U.S. Supreme Court Rodriguez v. Vivoni, 201 U.S. 371 (1906)
Rodriguez v. Vivoni
Argued March 14, 1906
Decided April 2, 1906
201 U.S. 371
APPEAL FROM THE DISTRICT COURT OF THE UNITED
STATES FOR THE DISTRICT OF PORTO RICO
Remote explanations as to the use and meaning of a word will be rejected when the will offers upon it face a different and more obvious one.
The word sucesion legitima in the will of a Porto Rican held to mean " issue," and not "lawful heirs."
This Court will not consider a claim which was not set up in the bill or in the court below, nor suggested until after the argument in this Court.
The facts are stated in the opinion.
MR. JUSTICE HOLMES delivered the opinion of the Court.
This is a bill for the partition of real estate in which the female plaintiff claims one undivided eighth as heir to her daughter, Felipa Benicia, who died an infant, without issue. This daughter got her title under the will of Thomas Jose Ramirez, and the question is whether, in the event which happened, her share went to her mother by descent or to her fellow devisees by the terms of the will. The other devisees all were living at her death. The case was heard upon a plea setting up the foregoing facts, together with the will, and the bill was dismissed. Thereupon the plaintiffs appealed to this Court.
The material clause of the will is as follows:
" Trece. -- El remanente de mis bienes, derechos, y acciones, lo lego con calidad de fideicomiso, y que acrezcan las demas, caso de fallecimiento sin sucesion legitima, por iguales partes, a mis sobrinas Dona Cornelia y Dona Antonia Martinez, Dona Monserrate, Dona Obdulia, Dona Encarnacion, Dona Angela, y Dona Concesi on Ramirez de Arellano y Felipa Benicia, mihija de crianza, "
etc.

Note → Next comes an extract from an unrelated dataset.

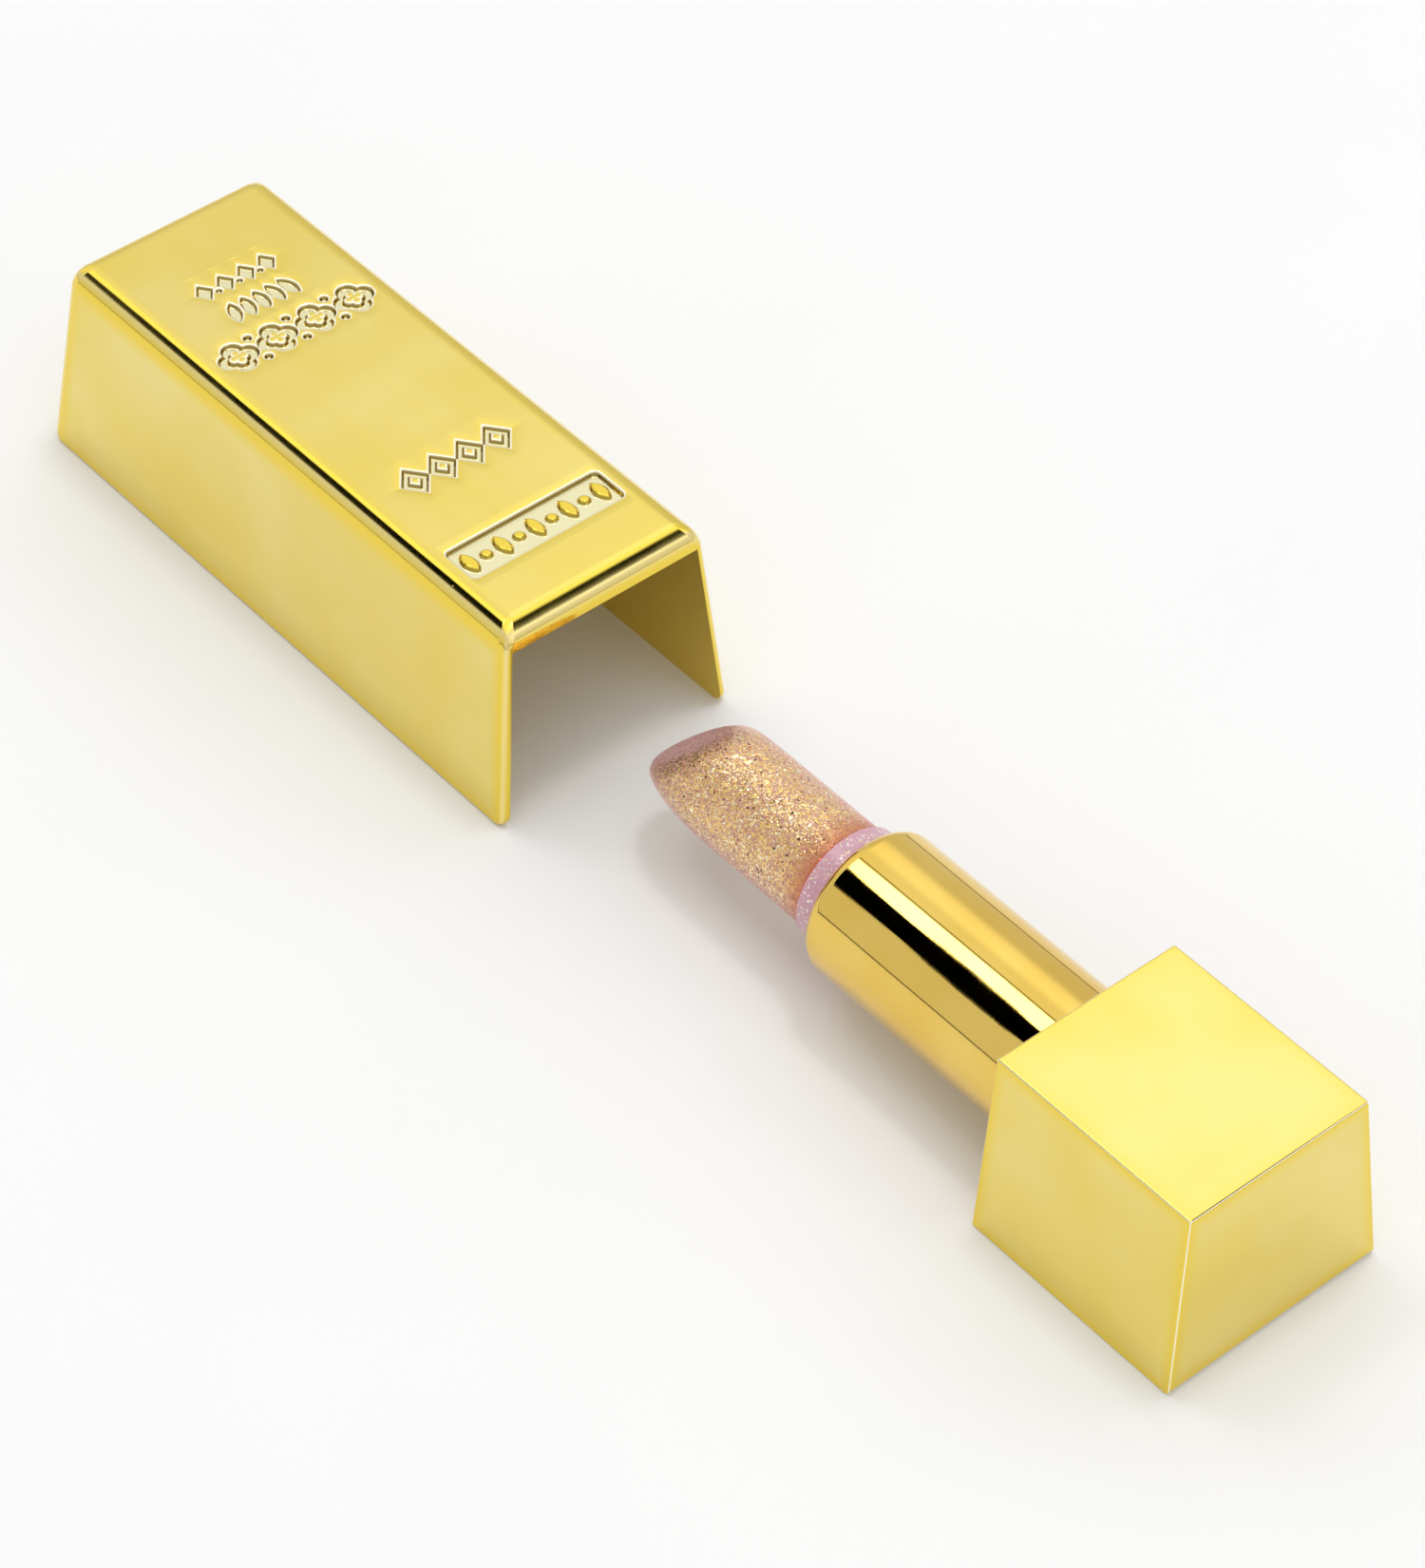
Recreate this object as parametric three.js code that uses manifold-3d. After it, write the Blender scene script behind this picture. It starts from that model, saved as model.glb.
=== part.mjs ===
// A lipstick whose case is a gold bar. It lies open: the bullet is raised out of its collar, and the cap is
// drawn straight off and rests in line with the base. Millimetres, +Z up. The common axis of the collar, the
// bullet and the cap's bore runs along +X, from the base's end face towards the cap's closed end.
// Every x below is counted from the lower edge of the base's end face; the whole group is centred at the end.
import * as THREE from "three";
import { mergeVertices } from "three/addons/utils/BufferGeometryUtils.js";
import Module from "manifold-3d";

// ---- driving dimensions ----
const SEGMENTS = 72; // sides of a full circle
const FIT = 0.15; // gap between pieces that are pressed or glued together

// Outside of the closed bar: an ingot, wider at its underside, with leaning ends.
const bar = { length: 80, height: 24.8, halfBottom: 15, halfTop: 12.6, closedLean: 3.6, openLean: 1.5 };
const cap = { side: 0.95, top: 2.7, end: 2.2, floor: 1.2 };
const base = { length: 27, height: 21.9, sideClearance: 0.7, wall: 1.2, plate: 1.5, coreSetback: 2.3 };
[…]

We vary slightly the translation in the record.
"The remainder of my goods, rights, and actions I bequeath in the character of fideicommissum and that the other [shares] may [profit by] accretion, in case of death without sucesion legitima, by equal parts to my nieces [named] and Felipa Benicia, my foster child, who shall adopt my surname,"

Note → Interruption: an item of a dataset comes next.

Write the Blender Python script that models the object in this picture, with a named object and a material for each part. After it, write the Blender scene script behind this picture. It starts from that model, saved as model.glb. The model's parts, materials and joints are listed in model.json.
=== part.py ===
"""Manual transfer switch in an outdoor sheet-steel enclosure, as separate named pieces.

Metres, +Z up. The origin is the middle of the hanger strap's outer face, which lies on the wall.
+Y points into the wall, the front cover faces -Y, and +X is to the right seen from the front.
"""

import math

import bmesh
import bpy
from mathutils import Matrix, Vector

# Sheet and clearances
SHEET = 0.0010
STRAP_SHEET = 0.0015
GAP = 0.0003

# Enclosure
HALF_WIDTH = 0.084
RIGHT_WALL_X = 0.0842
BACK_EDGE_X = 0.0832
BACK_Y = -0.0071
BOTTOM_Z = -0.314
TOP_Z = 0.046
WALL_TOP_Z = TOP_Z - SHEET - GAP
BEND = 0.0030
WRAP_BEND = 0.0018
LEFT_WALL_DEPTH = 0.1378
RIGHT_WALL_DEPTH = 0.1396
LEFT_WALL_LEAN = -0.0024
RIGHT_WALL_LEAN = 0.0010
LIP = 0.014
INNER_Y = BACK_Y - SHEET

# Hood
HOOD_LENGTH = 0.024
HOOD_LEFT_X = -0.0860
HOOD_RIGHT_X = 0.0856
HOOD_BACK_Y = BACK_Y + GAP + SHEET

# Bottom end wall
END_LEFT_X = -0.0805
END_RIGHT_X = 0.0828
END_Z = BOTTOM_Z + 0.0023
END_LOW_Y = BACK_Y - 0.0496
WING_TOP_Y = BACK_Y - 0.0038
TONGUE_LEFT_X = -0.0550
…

with appointment of a guardian for the last, a provision for her education, and a request that, when that is finished, she return to live with the said nieces.

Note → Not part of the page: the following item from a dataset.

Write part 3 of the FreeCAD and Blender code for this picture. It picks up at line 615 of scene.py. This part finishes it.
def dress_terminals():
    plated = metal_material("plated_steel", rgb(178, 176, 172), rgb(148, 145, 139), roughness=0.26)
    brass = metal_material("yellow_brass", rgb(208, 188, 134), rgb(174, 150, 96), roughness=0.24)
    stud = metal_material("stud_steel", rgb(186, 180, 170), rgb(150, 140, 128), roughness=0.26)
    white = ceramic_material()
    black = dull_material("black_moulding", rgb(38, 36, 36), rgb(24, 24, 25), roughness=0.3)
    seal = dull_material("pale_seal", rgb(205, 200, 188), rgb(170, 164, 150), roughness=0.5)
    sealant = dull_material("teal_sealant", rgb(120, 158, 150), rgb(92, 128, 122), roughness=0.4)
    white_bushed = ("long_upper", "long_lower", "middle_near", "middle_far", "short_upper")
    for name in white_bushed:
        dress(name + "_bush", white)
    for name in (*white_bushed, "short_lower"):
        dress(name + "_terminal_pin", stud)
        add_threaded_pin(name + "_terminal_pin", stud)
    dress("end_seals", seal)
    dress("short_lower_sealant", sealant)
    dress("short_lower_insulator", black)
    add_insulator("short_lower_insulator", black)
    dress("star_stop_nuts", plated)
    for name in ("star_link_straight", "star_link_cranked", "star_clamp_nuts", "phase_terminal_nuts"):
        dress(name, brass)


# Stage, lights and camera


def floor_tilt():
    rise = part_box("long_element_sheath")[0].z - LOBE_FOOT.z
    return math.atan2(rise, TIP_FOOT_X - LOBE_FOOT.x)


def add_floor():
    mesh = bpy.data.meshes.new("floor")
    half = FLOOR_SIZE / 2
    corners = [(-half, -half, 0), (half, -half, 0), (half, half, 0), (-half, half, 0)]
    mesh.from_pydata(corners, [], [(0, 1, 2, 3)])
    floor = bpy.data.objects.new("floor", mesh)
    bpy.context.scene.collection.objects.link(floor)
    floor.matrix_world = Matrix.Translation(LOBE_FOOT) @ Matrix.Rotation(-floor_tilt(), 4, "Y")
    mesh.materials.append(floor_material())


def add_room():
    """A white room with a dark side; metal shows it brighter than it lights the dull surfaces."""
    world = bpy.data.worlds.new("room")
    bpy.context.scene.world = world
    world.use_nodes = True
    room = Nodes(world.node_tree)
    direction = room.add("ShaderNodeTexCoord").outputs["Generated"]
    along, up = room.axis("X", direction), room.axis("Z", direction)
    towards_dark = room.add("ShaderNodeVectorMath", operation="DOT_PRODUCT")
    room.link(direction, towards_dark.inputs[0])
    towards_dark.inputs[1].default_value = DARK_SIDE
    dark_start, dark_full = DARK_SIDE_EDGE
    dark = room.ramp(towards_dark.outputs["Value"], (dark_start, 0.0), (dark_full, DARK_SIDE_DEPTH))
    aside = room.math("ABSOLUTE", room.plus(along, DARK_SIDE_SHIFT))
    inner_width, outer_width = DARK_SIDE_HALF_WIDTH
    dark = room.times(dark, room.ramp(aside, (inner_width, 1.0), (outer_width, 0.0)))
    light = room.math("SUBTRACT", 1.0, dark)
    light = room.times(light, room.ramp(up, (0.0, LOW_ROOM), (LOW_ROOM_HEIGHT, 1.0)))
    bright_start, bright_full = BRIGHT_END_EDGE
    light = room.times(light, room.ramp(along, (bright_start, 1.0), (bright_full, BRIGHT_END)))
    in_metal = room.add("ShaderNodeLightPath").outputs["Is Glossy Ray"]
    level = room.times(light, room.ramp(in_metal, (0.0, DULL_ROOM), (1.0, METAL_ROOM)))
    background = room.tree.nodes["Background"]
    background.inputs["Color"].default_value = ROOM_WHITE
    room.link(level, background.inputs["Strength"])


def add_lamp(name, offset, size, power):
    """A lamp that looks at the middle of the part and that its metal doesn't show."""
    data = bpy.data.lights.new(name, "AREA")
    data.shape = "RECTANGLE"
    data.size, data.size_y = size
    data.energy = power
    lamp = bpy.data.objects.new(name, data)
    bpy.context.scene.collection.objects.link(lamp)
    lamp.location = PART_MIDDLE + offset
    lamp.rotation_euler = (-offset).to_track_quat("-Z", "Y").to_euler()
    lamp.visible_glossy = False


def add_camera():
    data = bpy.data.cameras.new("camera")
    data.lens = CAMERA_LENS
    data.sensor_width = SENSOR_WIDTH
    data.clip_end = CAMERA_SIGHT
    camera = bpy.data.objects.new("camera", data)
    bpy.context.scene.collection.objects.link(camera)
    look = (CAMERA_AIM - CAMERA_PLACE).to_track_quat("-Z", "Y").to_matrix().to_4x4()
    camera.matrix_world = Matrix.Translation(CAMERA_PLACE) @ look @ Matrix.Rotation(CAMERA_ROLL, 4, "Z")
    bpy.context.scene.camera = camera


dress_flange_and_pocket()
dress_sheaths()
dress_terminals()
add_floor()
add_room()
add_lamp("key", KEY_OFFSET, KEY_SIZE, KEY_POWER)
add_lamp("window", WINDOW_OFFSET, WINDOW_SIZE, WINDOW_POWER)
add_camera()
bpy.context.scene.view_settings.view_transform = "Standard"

It is agreed that it is possible for sucesion legitima to mean either issue or lawful heirs. If it means the latter, the mother inherited, as she was the lawful heir. If it means the former, then, by the terms of the will, Felipa Benicia's share went to the testator's nieces when she died. It seems to us too plain to need extended elucidation that sucesion legitima here means issue. The argument on the other side, that the purpose is merely to prevent an escheat by making the nieces and Felipa Benicia reciprocal successors, to impose a fetter on free alienation, and to enhance the dowry of the nieces, strikes us as fanciful. The natural object of this fideicommissary substitution is that which is said to be its object -- to secure accretion among the shares. But that purpose would pretty nearly vanish into thin air if death without heirs were the event in view. For, each of the nieces being heir to all the others, accretion among them would be excluded. It is argued, to be sure, that they might repudiate the inheritance and then claim under the will, if any of the nieces died heavily in debt. Whether this would be true by Spanish law we need not inquire. For such remote explanations must be rejected when
the will offers a different and more obvious one upon its face. And while it is pressed that substitutions are strictly construed in favor of the first taker, we do not understand that or any other rule of construction to require a perversion of language, or to govern a case where the second taker stands on an equal footing with the first in the testator's mind, with equal mutual chances, and when the plainly expressed purpose is to create an artificial class, with cross-limitations in case of death without a child.
A suggestion is made by an afterthought, in a brief filed since the argument, that the testator could not exclude the mother of Felipa from her right, as necessary or forced heir, to two-thirds of Felipa's share. The suggestion comes too late. No such claim was set up in the bill, or, so far as appears, in the court below. Therefore, we shall not consider at length whether, in case of a pure gratuity to one to whom the testator was under no legal obligation, the Spanish law entitled a forced heir to claim against the words of a gift like this. The texts cited are not sufficient to establish the proposition, and the contrary seems to be shown by Ley 10, Tit. 4, Part. 6, and note 13, Madrid ed., 1848. See also 4 Escriche 1051, 1052, sub. v. Substitucion Fideicomisaria, ad fin. On the whole case, the plaintiffs must abide by the construction and the law, in which, it would seem from the bill, they have acquiesced for thirty years.